My first kid was born a few hours ago, so we will see how much she plays on it!  I also put some scrap wood together to make a platform, and the bigger goats love that.  It is only a bit more than a foot high, perfect for the older gals to play queen of the platform.

I have cinder blocks and big plastic blocks that were cavaletti (horse jumps) and all the goats LOVE hopping on and off of those.

Not very exciting to look at, but the goats enjoy them.


----------



## lorihadams (Apr 24, 2010)

www.doubledurangofarm.com

click on goat structures.....this place is like six flags for goats! I want to live there!


----------



## Lil-patch-of-heaven (Apr 24, 2010)

I noticed right away how much the doeling loves to play on things. I'd just picked up 20+ pallets - some with solid tops and after that 200 feet of fence panels cut into sections. This place also had some stuff lying around. 

What I have so far is simple and not worth taking pics of but goats don't care about pretty. I rolled a big rock into the yard to jump on. I stacked two pallets with a solid one on top -- very long pallets -- and these are my milking stand and their sleeping shelf. They love to jump and play on them. The fenceline had boards along it. I checked and removed all the ones with nails. The goats seem to like to makes hoof noises on them although they are not climbing. There's an ond dead tree stump -- HUGE -- about 12 feet tall in the backyard that one of my does pretty much climbs to eat the vines growing on it. 

Once I finish coops, brooders, and hutches to be made from the fence panels and pallets, I will make goat toys. I'd love to jump in and do it but the necessities come first. I love the ideas from that site!  I know I saw someone elses post with great pics too. But in the meantime they are sure enjoying the makeshift ones. I just have to educate dh -- the first day he unloaded the panels he stacked them about 3 feet high -- precariously near our 4foot fence! I don't think he believed the goats would climb it when I pointed out the danger but sure enough, they came into that yard that evening and all immediately jumped on top!  He moved the panels through the fence into the chicken yard right away. 

Life is good.


----------



## Horsefly (Apr 24, 2010)

lorihadams said:
			
		

> www.doubledurangofarm.com
> 
> click on goat structures.....this place is like six flags for goats! I want to live there!


Those are awsome, it makes me want to go out and build a bunch of stuff for my goats now.
Everyone has been having great ideas, can't wait to see more.


----------



## ksalvagno (Apr 24, 2010)

I use Step 2 and Little Tikes play stuff. I have picnic tables and cube climbers.


----------



## Lil-patch-of-heaven (Apr 24, 2010)

ksalvagno said:
			
		

> I use Step 2 and Little Tikes play stuff. I have picnic tables and cube climbers.

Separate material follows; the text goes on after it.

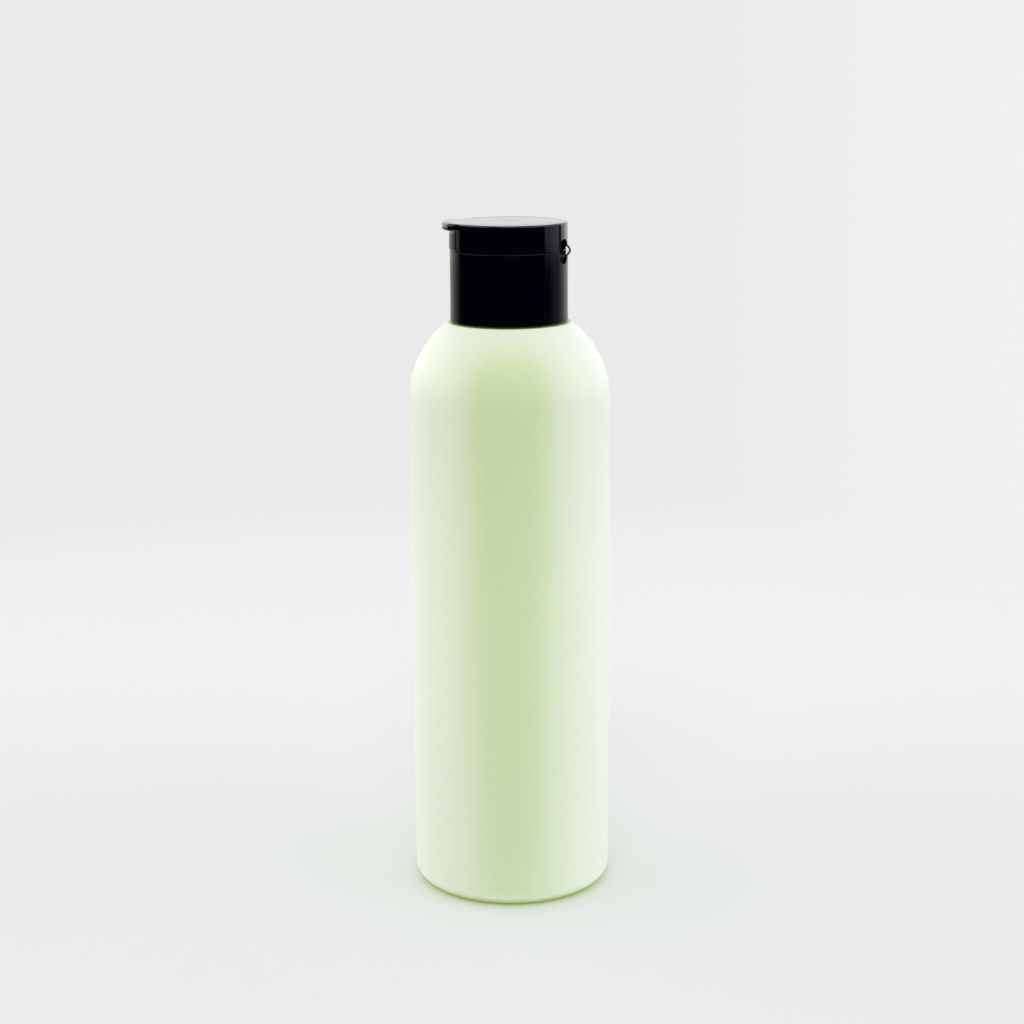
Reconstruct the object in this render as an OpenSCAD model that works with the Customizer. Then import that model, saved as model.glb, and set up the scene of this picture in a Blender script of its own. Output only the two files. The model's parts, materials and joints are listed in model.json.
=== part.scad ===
// Bullet-shouldered cosmetic bottle with a screw-on flip-top closure.
// Z runs up the bottle's axis from the plane that it stands on, in millimetres.
// The closed lid lifts at its tab on the -X side and folds over its hinge on the +X side.

/* [Bottle] */
// Outer diameter of the body
body_d = 51; // [47:0.5:60]
// Height at which the straight wall turns into the shoulder
straight_h = 127.8; // [90:0.1:180]
// Radius of the shoulder's arc
shoulder_r = 25; // [24:0.1:25.4]
// Height of the flat land round the foot of the neck, above the straight wall
shoulder_h = 19.8; // [19:0.1:20]
// Radius of the heel
heel_r = 3; // [2:0.1:5]
// Thickness of the blown wall
wall_t = 0.9; // [0.7:0.05:1.4]
// Width of the flat ring that the bottle stands on
stand_ring_w = 2; // [1:0.1:4]
// Height of the hollow under the base
push_up_h = 2.5; // [1:0.1:4]

/* [Neck] */
// Outer diameter of the neck under its thread
neck_d = 21.5; // [21.2:0.05:21.7]
// Outer diameter over the neck's thread
thread_d = 23.6; // [23.3:0.05:23.9]
// Height of the neck above the land
neck_h = 16.4; // [16.1:0.1:16.8]
// Bore of the neck
bore_d = 17.6; // [14:0.1:18.4]
// Chamfer round the neck's lip
lip_chamfer = 0.4; // [0.2:0.05:0.8]
// Rise of the thread in one turn
thread_pitch = 3.175; // [3:0.025:3.3]
// Turns of the thread
thread_turns = 1.5; // [1:0.25:2]
// Depth from the lip down to the thread's upper end
thread_start = 1.7; // [1.2:0.1:2.2]
// Width of the neck's thread at its root
ridge_root_w = 1.9; // [1.5:0.05:2]
// Width of the neck's thread at its crest
ridge_crest_w = 0.9; // [0.5:0.05:1.1]

/* [Closure] */
// Outer diameter of the closure
cap_d = 29.6; // [29:0.1:31]
// Gap between the land and the closure's lower edge
cap_gap = 0.5; // [0.3:0.05:1]
// Thickness of the closure's outer wall
cap_wall_t = 1.15; // [0.9:0.05:1.4]
// Thickness of the threaded sleeve inside the outer wall
sleeve_t = 1; // [0.8:0.05:1.1]
// Running clearance between the neck and the sleeve, all round
thread_clear = 0.2; // [0.15:0.01:0.3]
// Rise of the sleeve's lower edge above the outer wall's
sleeve_lift = 1; // [0.5:0.1:2]
// Thickness of the roof between the outer wall and the sleeve
roof_t = 2.4; // [2:0.1:3]
// How far the lip round the lower edge stands out
foot_bead = 0.2; // [0.1:0.05:0.4]
// Height of that lip
foot_bead_h = 0.25; // [0.2:0.05:1]
// Thickness of the deck over the neck
deck_t = 1.6; // [1.2:0.05:2]
// Rise of the deck above the closure's rim
deck_rise = 1; // [0.7:0.05:1.3]
// Clearance between the deck's edge and the lid's wall
deck_clear = 0.3; // [0.2:0.05:0.5]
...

awwww I bet that would make for CUTE pics!  Love that idea!  I wish I still had my daughters stuff!


----------



## greenfamilyfarms (Apr 24, 2010)

We get those huge wooden spools from the electric company for free. They are happy to give them away since they have to pay the landfill a fee to dispose of them.
BTW: Old tires are super fun with the kids since they can bounce on top of them and then jump off and run around like crazies.


----------



## goat lady (Apr 25, 2010)

I check craigslist for cheap or free little tykes and step 2 playsets. And we have gotten some of the spools from the electric companies also. I also use old wheel barrows. We take the handles and wheels off and turn them upside down. My little ones love to jump on them. The other thing we use is old meter boxes that go in the ground here in Florida for your water meters. My husband is in construction and can sometimes find them on job sites. Even my adult goats like them and they are good steps to get to higher benches.


----------